Understand and give yourself permission to obsess for some time during the day until you reach your 90 day goal.  Do everything you can to understand your own behaviors, as well as those of the person that you allowed to take so much from you.  Be mindful to give yourself both permission as well as limits to obsess.  Remember, each moment you give to your narcissist is time lost to you…

Day 15- Who am I Still Obsessing Over?

Day 15

The cyclone manifest out of perfect conditions.  Called forth into existence, the cyclone expresses little judgment or understanding for it nature.  It is what it is.  The cyclone projects no empathy for the wreckage it leaves behind.  The cyclone has no love for the people it annihilates.  Some people may find cyclones exciting, interesting to study.  However it is difficult to withstand the wake of its fury unscathed. The cyclone experiences no guilt, remorse, not a second thought for those sucked up into its wrath. The cyclone says unto itself, it is not my fault I am what I am!  After all I was called into this powerful being by the very landscape that now complains about my very existence.  The cyclone turns into a heavy storm even after it dies.  This was my life with my narcissist.

Your assignment

Try to imagine and write about your narcissist as a force of nature.  What were some of the dynamics; lightning, thunder, earthquakes?  

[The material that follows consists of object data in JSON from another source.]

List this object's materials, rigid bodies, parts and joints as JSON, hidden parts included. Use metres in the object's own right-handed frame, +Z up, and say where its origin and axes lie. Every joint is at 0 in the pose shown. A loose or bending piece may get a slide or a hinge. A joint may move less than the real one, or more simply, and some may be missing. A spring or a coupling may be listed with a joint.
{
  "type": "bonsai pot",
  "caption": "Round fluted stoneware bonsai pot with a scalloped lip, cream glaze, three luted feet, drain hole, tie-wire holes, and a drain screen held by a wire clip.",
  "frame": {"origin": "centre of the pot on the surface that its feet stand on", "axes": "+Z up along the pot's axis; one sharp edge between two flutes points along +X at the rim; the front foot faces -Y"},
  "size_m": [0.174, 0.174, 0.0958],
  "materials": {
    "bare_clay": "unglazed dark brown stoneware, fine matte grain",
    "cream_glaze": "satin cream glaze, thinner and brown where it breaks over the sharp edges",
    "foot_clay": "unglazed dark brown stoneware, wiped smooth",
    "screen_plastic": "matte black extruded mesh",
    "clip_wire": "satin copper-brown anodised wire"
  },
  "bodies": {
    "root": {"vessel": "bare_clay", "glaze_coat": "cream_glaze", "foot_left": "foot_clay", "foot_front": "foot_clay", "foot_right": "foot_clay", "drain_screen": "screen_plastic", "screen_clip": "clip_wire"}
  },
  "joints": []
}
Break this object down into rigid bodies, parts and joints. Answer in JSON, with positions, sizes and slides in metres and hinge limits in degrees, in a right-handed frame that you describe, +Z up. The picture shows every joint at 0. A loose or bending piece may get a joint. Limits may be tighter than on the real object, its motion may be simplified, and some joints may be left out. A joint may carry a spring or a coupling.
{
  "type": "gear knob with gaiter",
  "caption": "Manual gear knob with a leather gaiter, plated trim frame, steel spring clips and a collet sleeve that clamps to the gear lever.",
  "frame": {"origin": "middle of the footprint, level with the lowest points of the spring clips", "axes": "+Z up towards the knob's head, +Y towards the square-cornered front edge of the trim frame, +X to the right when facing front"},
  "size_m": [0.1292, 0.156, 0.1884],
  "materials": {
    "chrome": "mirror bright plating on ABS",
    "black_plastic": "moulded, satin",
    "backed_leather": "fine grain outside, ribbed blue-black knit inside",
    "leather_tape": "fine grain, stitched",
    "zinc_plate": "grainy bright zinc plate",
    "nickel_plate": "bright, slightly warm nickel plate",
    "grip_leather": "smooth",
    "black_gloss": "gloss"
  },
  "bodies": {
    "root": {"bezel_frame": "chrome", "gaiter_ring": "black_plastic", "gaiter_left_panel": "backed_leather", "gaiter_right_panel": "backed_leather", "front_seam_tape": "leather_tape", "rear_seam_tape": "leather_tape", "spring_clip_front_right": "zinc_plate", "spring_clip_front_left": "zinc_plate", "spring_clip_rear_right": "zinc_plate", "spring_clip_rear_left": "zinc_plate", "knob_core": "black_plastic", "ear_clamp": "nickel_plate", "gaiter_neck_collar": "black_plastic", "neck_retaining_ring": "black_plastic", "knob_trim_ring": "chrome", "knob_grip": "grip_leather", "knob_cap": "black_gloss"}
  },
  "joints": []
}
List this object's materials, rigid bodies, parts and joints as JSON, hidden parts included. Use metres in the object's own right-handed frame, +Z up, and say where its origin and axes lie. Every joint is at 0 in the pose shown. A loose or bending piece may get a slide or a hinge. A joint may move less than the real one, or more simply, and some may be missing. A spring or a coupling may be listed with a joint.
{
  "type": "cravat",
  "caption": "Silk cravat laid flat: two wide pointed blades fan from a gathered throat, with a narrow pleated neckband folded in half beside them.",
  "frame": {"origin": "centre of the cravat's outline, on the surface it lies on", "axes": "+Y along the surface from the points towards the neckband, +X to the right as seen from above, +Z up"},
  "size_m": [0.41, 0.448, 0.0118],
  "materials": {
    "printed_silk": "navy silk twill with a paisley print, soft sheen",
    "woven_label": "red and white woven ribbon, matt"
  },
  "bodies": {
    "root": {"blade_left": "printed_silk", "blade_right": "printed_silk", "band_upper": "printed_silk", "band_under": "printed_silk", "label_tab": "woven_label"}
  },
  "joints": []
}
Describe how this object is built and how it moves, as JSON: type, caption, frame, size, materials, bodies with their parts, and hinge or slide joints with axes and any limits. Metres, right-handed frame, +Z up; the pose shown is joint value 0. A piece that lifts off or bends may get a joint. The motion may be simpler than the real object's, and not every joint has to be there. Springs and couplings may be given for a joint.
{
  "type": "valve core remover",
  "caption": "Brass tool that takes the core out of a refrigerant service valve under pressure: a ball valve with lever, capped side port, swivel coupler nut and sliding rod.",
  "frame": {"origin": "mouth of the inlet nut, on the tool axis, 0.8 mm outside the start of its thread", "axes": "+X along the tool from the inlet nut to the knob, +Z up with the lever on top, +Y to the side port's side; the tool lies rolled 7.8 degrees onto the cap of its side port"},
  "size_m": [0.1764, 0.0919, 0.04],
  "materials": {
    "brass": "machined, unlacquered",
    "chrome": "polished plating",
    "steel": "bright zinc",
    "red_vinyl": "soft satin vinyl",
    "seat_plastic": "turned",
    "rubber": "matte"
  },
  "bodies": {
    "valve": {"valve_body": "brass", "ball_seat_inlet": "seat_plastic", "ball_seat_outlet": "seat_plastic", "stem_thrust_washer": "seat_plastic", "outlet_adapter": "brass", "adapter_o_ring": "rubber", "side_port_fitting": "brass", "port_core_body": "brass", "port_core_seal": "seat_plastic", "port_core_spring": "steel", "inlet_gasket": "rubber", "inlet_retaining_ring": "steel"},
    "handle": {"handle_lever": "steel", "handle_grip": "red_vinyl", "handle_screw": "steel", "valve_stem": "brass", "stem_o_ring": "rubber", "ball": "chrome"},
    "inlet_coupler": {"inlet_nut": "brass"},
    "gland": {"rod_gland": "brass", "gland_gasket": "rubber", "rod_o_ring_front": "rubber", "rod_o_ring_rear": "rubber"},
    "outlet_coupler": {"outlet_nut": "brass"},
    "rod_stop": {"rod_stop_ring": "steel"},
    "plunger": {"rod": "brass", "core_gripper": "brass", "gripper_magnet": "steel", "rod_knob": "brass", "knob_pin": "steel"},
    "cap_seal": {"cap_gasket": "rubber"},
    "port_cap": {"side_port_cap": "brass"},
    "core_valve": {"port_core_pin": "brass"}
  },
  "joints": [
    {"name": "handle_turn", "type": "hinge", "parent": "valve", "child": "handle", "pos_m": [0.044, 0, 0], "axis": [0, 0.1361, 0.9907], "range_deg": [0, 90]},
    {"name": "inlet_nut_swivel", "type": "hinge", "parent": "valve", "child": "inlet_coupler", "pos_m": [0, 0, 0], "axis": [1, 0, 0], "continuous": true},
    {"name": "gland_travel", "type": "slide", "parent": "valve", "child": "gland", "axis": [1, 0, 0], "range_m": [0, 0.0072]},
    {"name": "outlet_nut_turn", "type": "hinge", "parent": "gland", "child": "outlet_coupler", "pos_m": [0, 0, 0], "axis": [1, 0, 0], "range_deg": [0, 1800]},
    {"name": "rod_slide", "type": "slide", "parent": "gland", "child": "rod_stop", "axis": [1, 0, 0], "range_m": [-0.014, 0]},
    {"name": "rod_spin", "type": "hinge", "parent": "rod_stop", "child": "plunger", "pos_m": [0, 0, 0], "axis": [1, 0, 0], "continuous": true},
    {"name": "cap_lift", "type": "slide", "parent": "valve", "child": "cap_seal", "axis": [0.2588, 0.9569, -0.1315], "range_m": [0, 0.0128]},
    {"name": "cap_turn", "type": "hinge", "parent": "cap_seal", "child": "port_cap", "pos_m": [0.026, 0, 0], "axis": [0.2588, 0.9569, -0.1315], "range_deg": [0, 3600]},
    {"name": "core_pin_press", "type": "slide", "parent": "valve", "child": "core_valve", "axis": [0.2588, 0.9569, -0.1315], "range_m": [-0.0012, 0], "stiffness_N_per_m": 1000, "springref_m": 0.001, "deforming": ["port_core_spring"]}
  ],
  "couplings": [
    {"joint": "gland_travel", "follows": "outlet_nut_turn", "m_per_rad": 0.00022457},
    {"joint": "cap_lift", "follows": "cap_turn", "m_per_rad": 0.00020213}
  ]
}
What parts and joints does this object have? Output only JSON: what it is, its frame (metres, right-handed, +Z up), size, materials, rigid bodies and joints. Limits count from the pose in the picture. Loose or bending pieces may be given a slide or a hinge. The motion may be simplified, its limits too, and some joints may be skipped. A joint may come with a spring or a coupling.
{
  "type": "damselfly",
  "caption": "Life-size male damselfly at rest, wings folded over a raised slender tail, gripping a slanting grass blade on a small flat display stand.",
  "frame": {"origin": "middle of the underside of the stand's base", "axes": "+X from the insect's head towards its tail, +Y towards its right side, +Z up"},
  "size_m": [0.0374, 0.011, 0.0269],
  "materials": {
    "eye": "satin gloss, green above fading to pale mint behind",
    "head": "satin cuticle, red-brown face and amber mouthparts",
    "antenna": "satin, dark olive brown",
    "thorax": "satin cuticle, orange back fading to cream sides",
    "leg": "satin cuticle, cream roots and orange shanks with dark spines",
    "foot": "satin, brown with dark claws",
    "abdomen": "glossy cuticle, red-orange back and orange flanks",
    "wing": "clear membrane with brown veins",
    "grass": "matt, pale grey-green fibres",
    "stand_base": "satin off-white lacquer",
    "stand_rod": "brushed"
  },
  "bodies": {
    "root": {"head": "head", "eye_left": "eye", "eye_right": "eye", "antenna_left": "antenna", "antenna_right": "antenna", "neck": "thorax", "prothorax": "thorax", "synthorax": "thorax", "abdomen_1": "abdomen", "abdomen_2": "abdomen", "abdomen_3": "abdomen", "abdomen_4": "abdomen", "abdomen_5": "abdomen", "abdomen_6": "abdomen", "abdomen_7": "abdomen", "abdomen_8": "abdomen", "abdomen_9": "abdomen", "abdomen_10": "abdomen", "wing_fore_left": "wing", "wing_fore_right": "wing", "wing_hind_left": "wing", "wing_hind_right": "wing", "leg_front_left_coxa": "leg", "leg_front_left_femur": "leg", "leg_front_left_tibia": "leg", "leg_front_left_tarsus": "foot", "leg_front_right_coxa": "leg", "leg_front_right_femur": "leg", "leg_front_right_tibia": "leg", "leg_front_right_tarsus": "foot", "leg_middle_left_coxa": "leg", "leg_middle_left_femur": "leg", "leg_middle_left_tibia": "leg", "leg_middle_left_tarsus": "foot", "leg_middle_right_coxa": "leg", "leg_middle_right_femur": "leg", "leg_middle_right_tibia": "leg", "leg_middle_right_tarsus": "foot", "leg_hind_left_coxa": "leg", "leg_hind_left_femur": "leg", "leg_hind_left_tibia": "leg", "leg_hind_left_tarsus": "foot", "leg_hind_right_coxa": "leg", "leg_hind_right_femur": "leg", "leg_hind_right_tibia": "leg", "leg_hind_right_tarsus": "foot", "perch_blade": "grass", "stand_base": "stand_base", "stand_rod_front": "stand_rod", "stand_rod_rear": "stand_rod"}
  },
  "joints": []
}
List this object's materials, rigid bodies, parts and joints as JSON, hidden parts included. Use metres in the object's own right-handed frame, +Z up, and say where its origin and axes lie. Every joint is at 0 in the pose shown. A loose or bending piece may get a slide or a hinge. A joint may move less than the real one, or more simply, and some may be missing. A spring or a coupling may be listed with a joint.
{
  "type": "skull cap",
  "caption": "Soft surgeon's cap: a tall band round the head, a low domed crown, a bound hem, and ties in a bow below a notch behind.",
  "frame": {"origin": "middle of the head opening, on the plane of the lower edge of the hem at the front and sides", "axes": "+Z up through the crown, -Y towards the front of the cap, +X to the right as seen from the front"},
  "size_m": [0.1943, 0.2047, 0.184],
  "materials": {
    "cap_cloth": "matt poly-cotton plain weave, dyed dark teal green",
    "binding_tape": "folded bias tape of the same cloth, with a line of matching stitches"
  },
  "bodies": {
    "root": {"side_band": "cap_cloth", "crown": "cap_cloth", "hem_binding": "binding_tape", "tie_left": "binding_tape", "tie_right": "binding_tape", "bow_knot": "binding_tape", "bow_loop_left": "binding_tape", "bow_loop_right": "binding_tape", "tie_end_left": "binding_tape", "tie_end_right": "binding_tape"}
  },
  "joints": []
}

Day 14-Get Plenty of Rest to Manage Grief and Jealousy

Day 14

I started crying when I left the boxing gym.  Despite his mistreatment, why does he feel so right to me?  Why do I feel so alone when he is not my life? A wave of grief rushes over me as I think about him with another woman.  I just can’t help but to think about the courtship.  Does he feel for her at this moment what he felt for me just a few month ago?  Is it possible that he thinks of me?  I know I am just an interchangeable cog in his ever turning clockwork.  How could I possibly feel so deeply about someone who is incapable of feeling anything for me?  I am tired today.  When I am tired it is difficult to manage the grief and jealousy.   Today is one of those days that I really have to keep grounded.  I have to remember that his cruelty while familiar is not normal.  I have to be my own best friend, as well as my best parent.  Would I be happy if my son were in a relationship like this…would I advise him to stay? The answer is NO!

Your Assignment

Be good to yourself. Stay rested.  It is ok to grieve your loss.  It is ok to allow yourself to let that scary feelings of separation rush over you.  Do not run from it, grief is part of the process. It is with the help of a good therapist that I began to understand my grief was deeper than this relationship.  I invite you to be your own best friend and best parent.  Think about, and perhaps write yourself a letter.  Write down what you would advise a friend or your own child to do in this circumstance.